Oscar Hernandez: Tribeca and AT&T were definitely worried about us making the deadline for the festival. Faraday didn’t really know this, but they were [asking], “You think we should push for a work-in-progress screening instead?” And I was like, “No, we’re going to be fine.” Amy Hobby, the executive director at the [Tribeca Film] Institute, was like, “Can you and I go meet with Final Frame” — a very generous post house here in New York — “so we could see really what this timeline is going to be like?” And once we sat with Final Frame, everything seemed to look good to them as well, because they had seen some of our material, so they’re like, “We’re pretty confident as long as these guys aren’t unreasonable about wanting to change things last minute.” We didn’t have to make major overhaul changes. And Faraday’s amazing, especially in sound sessions, so the only changes that really needed to happen were super little detailed things, and the deadline wasn’t a problem.

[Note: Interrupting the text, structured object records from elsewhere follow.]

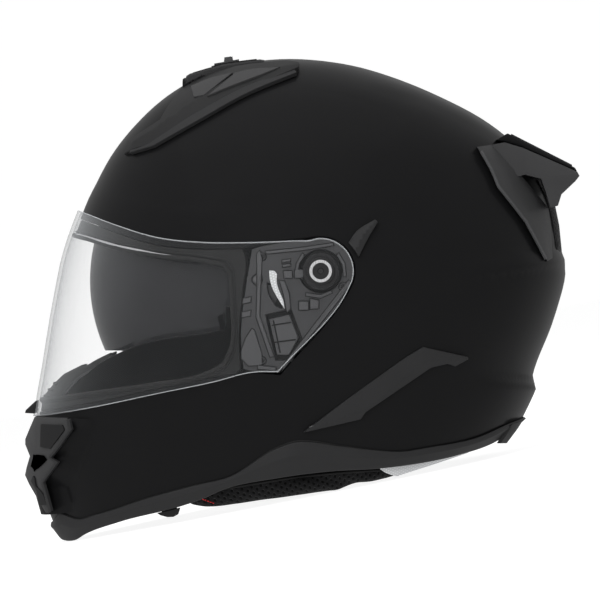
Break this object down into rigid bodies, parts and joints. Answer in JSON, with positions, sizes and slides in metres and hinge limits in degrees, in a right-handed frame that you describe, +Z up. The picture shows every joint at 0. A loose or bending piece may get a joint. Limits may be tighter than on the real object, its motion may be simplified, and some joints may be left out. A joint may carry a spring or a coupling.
{
  "type": "full-face motorcycle helmet",
  "caption": "Full-face motorcycle helmet with lifting clear visor, drop-down smoked inner visor, vents, rear spoiler and ratchet chin strap.",
  "frame": {"origin": "centre of the overall box at floor level, where the helmet rests on its chin and neck roll", "axes": "+Z up; the helmet faces -Y; +X is the wearer's left"},
  "size_m": [0.2568, 0.359, 0.2653],
  "materials": {
    "shell_black": "gloss",
    "trim_grey": "satin",
    "foam_grey": "matte",
    "cloth_black": "knitted",
    "webbing_black": "woven",
    "reflective_silver": "reflective",
    "clear_plastic": "clear",
    "smoke_plastic": "smoked",
    "mesh_black": "matte",
    "steel": "brushed",
    "red_plastic": "gloss",
    "rubber_black": "matte"
  },
  "bodies": {
    "helmet": {"outer_shell": "shell_black", "impact_liner": "foam_grey", "chin_liner": "foam_grey", "crown_pad": "cloth_black", "cheek_pad_left": "cloth_black", "cheek_pad_right": "cloth_black", "neck_roll": "cloth_black", "reflector_left": "reflective_silver", "reflector_right": "reflective_silver", "chin_curtain": "cloth_black", "rim_trim": "trim_grey", "rear_rim_clip": "trim_grey", "eyeport_seal": "rubber_black", "breath_guard": "rubber_black", "base_plate_left": "trim_grey", "base_plate_right": "trim_grey", "base_plate_screws": "steel", "pivot_hub_left": "trim_grey", "pivot_hub_right": "trim_grey", "detent_spring_left": "steel", "detent_spring_right": "steel", "sun_visor_pivot_left": "steel", "sun_visor_pivot_right": "steel", "top_vent_housing": "trim_grey", "top_vent_mesh": "mesh_black", "chin_vent_housing": "trim_grey", "rear_spoiler": "trim_grey", "spoiler_top_plate": "shell_black", "rear_vent_mesh": "mesh_black", "side_blade_left": "trim_grey", "side_blade_right": "trim_grey", "visor_fin_left": "trim_grey", "visor_fin_right": "trim_grey", "strap_left": "webbing_black", "strap_right": "webbing_black", "strap_rivets": "steel", "strap_pad_left": "cloth_black", "strap_pad_right": "cloth_black", "buckle_housing": "steel", "buckle_tongue": "steel"},
    "visor": {"visor_lens": "clear_plastic", "visor_boss_left": "clear_plastic", "visor_boss_right": "clear_plastic", "visor_lift_tab": "trim_grey"},
    "sun_visor": {"sun_visor_lens": "smoke_plastic", "sun_visor_arm_left": "trim_grey", "sun_visor_arm_right": "trim_grey"},
    "sun_visor_lever": {"sun_visor_lever": "trim_grey"},
    "top_vent_slider": {"top_vent_slider": "trim_grey"},
    "chin_vent_shutter": {"chin_vent_shutter": "trim_grey"},
    "release_left": {"visor_release_left": "trim_grey"},
    "release_right": {"visor_release_right": "trim_grey"},
    "buckle_lever": {"buckle_lever": "red_plastic"}
  },
  "joints": [
    {"name": "visor_hinge", "type": "hinge", "parent": "helmet", "child": "visor", "pos_m": [0, 0.01805, 0.1279], "axis": [-1, 0, 0], "range_deg": [0, 55]},
    {"name": "sun_visor_hinge", "type": "hinge", "parent": "helmet", "child": "sun_visor", "pos_m": [0, -0.01921, 0.13031], "axis": [-1, 0, 0], "range_deg": [0, 45]},
    {"name": "sun_visor_lever_slide", "type": "slide", "parent": "helmet", "child": "sun_visor_lever", "axis": [-0.4983, -0.8651, -0.0578], "range_m": [0, 0.0141]},
    {"name": "top_vent_slide", "type": "slide", "parent": "helmet", "child": "top_vent_slider", "axis": [0, 0.9996, -0.0297], "range_m": [0, 0.008]},
    {"name": "chin_vent_slide", "type": "slide", "parent": "helmet", "child": "chin_vent_shutter", "axis": [0, -0.5624, -0.8269], "range_m": [0, 0.004]},
    {"name": "visor_release_left_slide", "type": "slide", "parent": "helmet", "child": "release_left", "axis": [0, -0.4837, -0.8752], "range_m": [0, 0.0025], "stiffness_N_per_m": 300},
    {"name": "visor_release_right_slide", "type": "slide", "parent": "helmet", "child": "release_right", "axis": [0, -0.4837, -0.8752], "range_m": [0, 0.0025], "stiffness_N_per_m": 300},
    {"name": "buckle_lever_hinge", "type": "hinge", "parent": "helmet", "child": "buckle_lever", "pos_m": [0, 0.00042, 0.01516], "axis": [0, 0.9803, -0.1977], "range_deg": [0, 45], "stiffness_Nm_per_rad": 0.02, "springref_deg": -11.46}
  ],
  "couplings": [
    {"joint": "sun_visor_lever_slide", "follows": "sun_visor_hinge", "m_per_rad": 0.0178}
  ]
}
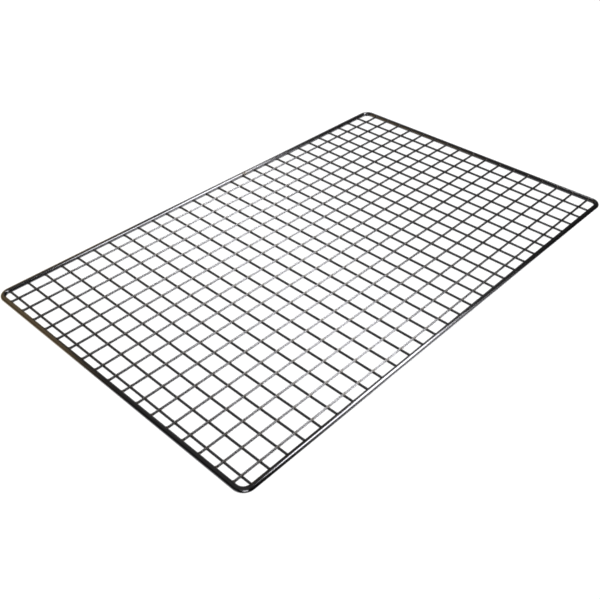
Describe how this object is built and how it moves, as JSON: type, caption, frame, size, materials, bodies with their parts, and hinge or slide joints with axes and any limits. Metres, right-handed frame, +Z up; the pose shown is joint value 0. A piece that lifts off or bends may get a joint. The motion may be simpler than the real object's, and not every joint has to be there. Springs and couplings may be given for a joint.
{
  "type": "cooling rack",
  "caption": "Flat rectangular cooling rack: a square grid of round wires in two crossed layers, inside a thicker round rod bent into a rectangle with rounded corners.",
  "frame": {"origin": "middle of the rack's outline, on the surface that it lies on", "axes": "+X along the long side, +Y along the short side towards the wide-margin long edge, +Z up through the grid"},
  "size_m": [0.734, 0.4536, 0.0063],
  "materials": {
    "frame_rod": "bright plated rod with fine drawing marks",
    "cross_wire": "bright plated drawn wire, duller at the welds",
    "long_wire": "bright plated drawn wire, duller at the welds"
  },
  "bodies": {
    "root": {"frame_rod": "frame_rod", "cross_wire_01": "cross_wire", "cross_wire_02": "cross_wire", "cross_wire_03": "cross_wire", "cross_wire_04": "cross_wire", "cross_wire_05": "cross_wire", "cross_wire_06": "cross_wire", "cross_wire_07": "cross_wire", "cross_wire_08": "cross_wire", "cross_wire_09": "cross_wire", "cross_wire_10": "cross_wire", "cross_wire_11": "cross_wire", "cross_wire_12": "cross_wire", "cross_wire_13": "cross_wire", "cross_wire_14": "cross_wire", "cross_wire_15": "cross_wire", "cross_wire_16": "cross_wire", "cross_wire_17": "cross_wire", "cross_wire_18": "cross_wire", "cross_wire_19": "cross_wire", "cross_wire_20": "cross_wire", "cross_wire_21": "cross_wire", "cross_wire_22": "cross_wire", "cross_wire_23": "cross_wire", "cross_wire_24": "cross_wire", "cross_wire_25": "cross_wire", "cross_wire_26": "cross_wire", "cross_wire_27": "cross_wire", "cross_wire_28": "cross_wire", "long_wire_01": "long_wire", "long_wire_02": "long_wire", "long_wire_03": "long_wire", "long_wire_04": "long_wire", "long_wire_05": "long_wire", "long_wire_06": "long_wire", "long_wire_07": "long_wire", "long_wire_08": "long_wire", "long_wire_09": "long_wire", "long_wire_10": "long_wire", "long_wire_11": "long_wire", "long_wire_12": "long_wire", "long_wire_13": "long_wire", "long_wire_14": "long_wire", "long_wire_15": "long_wire", "long_wire_16": "long_wire", "long_wire_17": "long_wire"}
  },
  "joints": []
}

And Olga and Fiona and Amy Hobby and Jane Rosenthal all agreed with me that we have to fly out Boze [out] for the premiere because she’s the only woman in the core team, and we didn’t choose her because she’s a woman, we chose her because she’s the best producer in Nigeria and happens to be a woman, but that’s so in alignment with the whole mission of what Jane and Amy have set out for Tribeca’s goal to support women and underrepresented filmmakers with [“Untold Stories”], so they were very generous in bringing Boze out and having her come party with us.
Bose, what’s the big premiere in New York like for you?
Bose Oshin: Fantastic. It’s like I’m Cinderella at the ball. I loved it. It blew me away and I’ve certainly loved every moment of it.
“Nigerian Prince” opens on October 19th in Los Angeles at the Laemmle Monica Film Center and in New York at the AMC Empire. It will also now available on demand and on DirecTV and U-Verse.